Rental income at Tritax EuroBox has grown by 17.6% to €68.1m (£58.3m), despite the REIT taking a 14.5% hit to its portfolio value.
Like-for-like rental growth was up by 4.5% but new acquisitions helped to lift the levels higher.
Chair Robert Orr said: “Over the past 12 months we have made good progress on delivering the strategic priorities we outlined a year ago. We have generated strong rental income growth and our cost ratio is now within our target range. This improved operational performance has led to a substantial increase in adjusted earnings and a fully covered dividend for the year.”
However, the REIT saw its total return plunge from 6% last year to -22.5%, as basic earnings per share dropped from 7.28 cents to -27.68 cents.

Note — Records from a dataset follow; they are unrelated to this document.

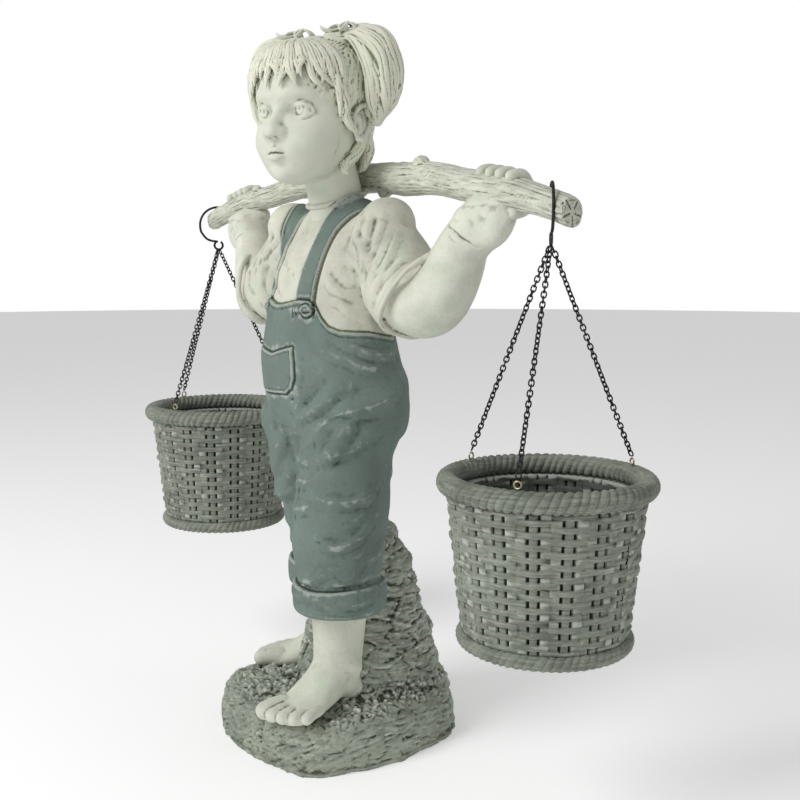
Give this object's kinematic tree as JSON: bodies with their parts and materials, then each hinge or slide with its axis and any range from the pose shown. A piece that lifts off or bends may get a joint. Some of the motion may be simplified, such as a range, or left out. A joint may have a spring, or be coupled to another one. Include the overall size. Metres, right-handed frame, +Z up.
{
  "type": "garden statue",
  "caption": "Standing stone girl who carries a hooked and chained woven basket at each end of a branch across the shoulders, on a rock base.",
  "frame": {"origin": "on the ground, under the middle of the bounding box", "axes": "+Z up, the girl faces -Y, +X is the girl's left; the branch runs along X"},
  "size_m": [0.657, 0.2204, 0.6426],
  "materials": {
    "cast_stone": "matt",
    "basket_stone": "matt",
    "dark_wire": "satin",
    "pale_wire": "satin"
  },
  "bodies": {
    "root": {"statue": "cast_stone", "basket_left": "basket_stone", "basket_right": "basket_stone", "hook_left": "dark_wire", "hook_right": "dark_wire", "chain_left_1": "dark_wire", "chain_left_2": "dark_wire", "chain_left_3": "dark_wire", "chain_right_1": "dark_wire", "chain_right_2": "dark_wire", "chain_right_3": "dark_wire", "eye_left_1": "pale_wire", "eye_left_2": "pale_wire", "eye_left_3": "pale_wire", "eye_right_1": "pale_wire", "eye_right_2": "pale_wire", "eye_right_3": "pale_wire"}
  },
  "joints": []
}
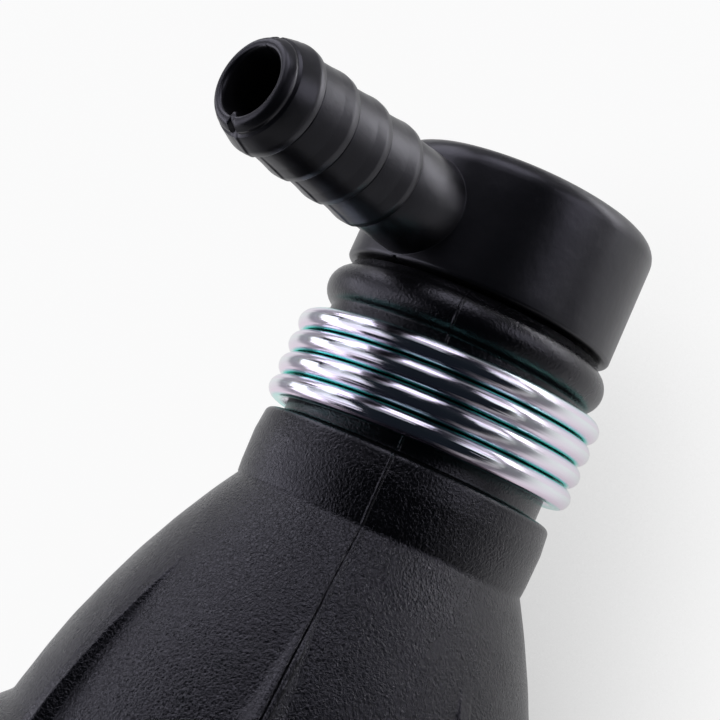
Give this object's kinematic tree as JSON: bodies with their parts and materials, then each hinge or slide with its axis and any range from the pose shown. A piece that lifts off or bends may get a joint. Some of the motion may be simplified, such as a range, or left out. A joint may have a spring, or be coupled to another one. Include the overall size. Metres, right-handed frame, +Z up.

The falls were largely the result of a revaluation from €1.77bn to €1.56bn.
Orr added: “We have not been immune to the rapid increase in interest rates, which has adversely impacted our portfolio valuation over the year. However, the marginal decline in the second half and pricing of recent sales broadly in line with book values indicates some market stabilisation.”
While the decline in values for the year was 14.5%, the fall for the second half was just 0.3%.
Orr added that “further planned disposals” would reduce leverage in 2024.
The REIT’s LTV spiked over the year, rising from 35% to 46%.